“Soy un hombre enfermo… Soy un hombre despechado. Soy un hombre antipático.” Así da comienzo una de las obras más singulares de Fiódor Dostoievski, escrita en unas circunstancias tormentosas, cuando su mujer estaba a punto de morirse y él tenía una relación con una joven de la que se arrepentía.
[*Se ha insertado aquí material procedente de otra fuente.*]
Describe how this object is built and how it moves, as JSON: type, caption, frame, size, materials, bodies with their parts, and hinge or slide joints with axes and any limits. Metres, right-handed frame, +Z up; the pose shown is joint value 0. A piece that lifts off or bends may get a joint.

Eso precisamente, el remordimiento y la duda, es lo que se palpa en las “Memorias del subsuelo”, un texto dividido en dos secciones: la primera, un monólogo de un ex funcionario de cuarenta años –“el hombre subterráneo”– que narra su drama personal, como veíamos, desde la primera palabra, y una segunda en forma de diálogo en la que el protagonista pone en práctica, por así decirlo, las reflexiones que ha ido desgranando.
En
la “Advertencia preliminar”, el autor ruso dijo que estos “apuntes”, como los
llamó, eran “ficticios”, y expresaba así su propósito: “Yo he querido retratar
ante el público con más nitidez de lo habitual a un personaje de nuestro pasado
reciente, representativo de la generación que aún pervive”. Dicho personaje va
a analizar lo que ve y siente en su entorno inmediato con una desmesurada
sensación de desgarro y profundidad filosófica. La obra se publicó en 1864, en
una etapa que, como indica uno de sus traductores, Juan López-Morillas,
significa un preámbulo de una fase caracterizada por las “novelas de ideas”
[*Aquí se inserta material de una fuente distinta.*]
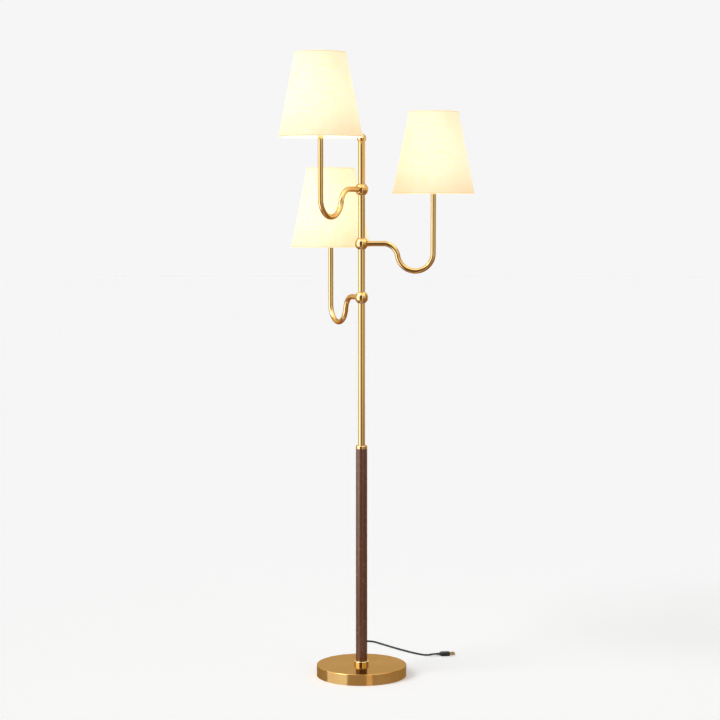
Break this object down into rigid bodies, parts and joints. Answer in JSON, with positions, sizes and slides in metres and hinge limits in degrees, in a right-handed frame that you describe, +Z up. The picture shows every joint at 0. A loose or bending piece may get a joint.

(como las llamó el propio Dostoievski): nada menos que “Crimen y castigo”, “Los
demonios”, “El idiota” y “Los hermanos Karamazov”.
Novelones
estos que contrastan con esta obra breve que ahora la editorial Sexto Piso
recupera por medio de la vieja traducción de Rafael Cansinos Assens, y que está
acompañada de las ilustraciones de Jorge González; dos alicientes más al
mayúsculo de sentir la voz de aquel escritor sufriente que dictaminó, con su
álter ego: “Y finalmente, señores, lo mejor es no hacer nada. ¡Lo mejor es una
inercia consciente! Así, pues, ¡viva el subsuelo!”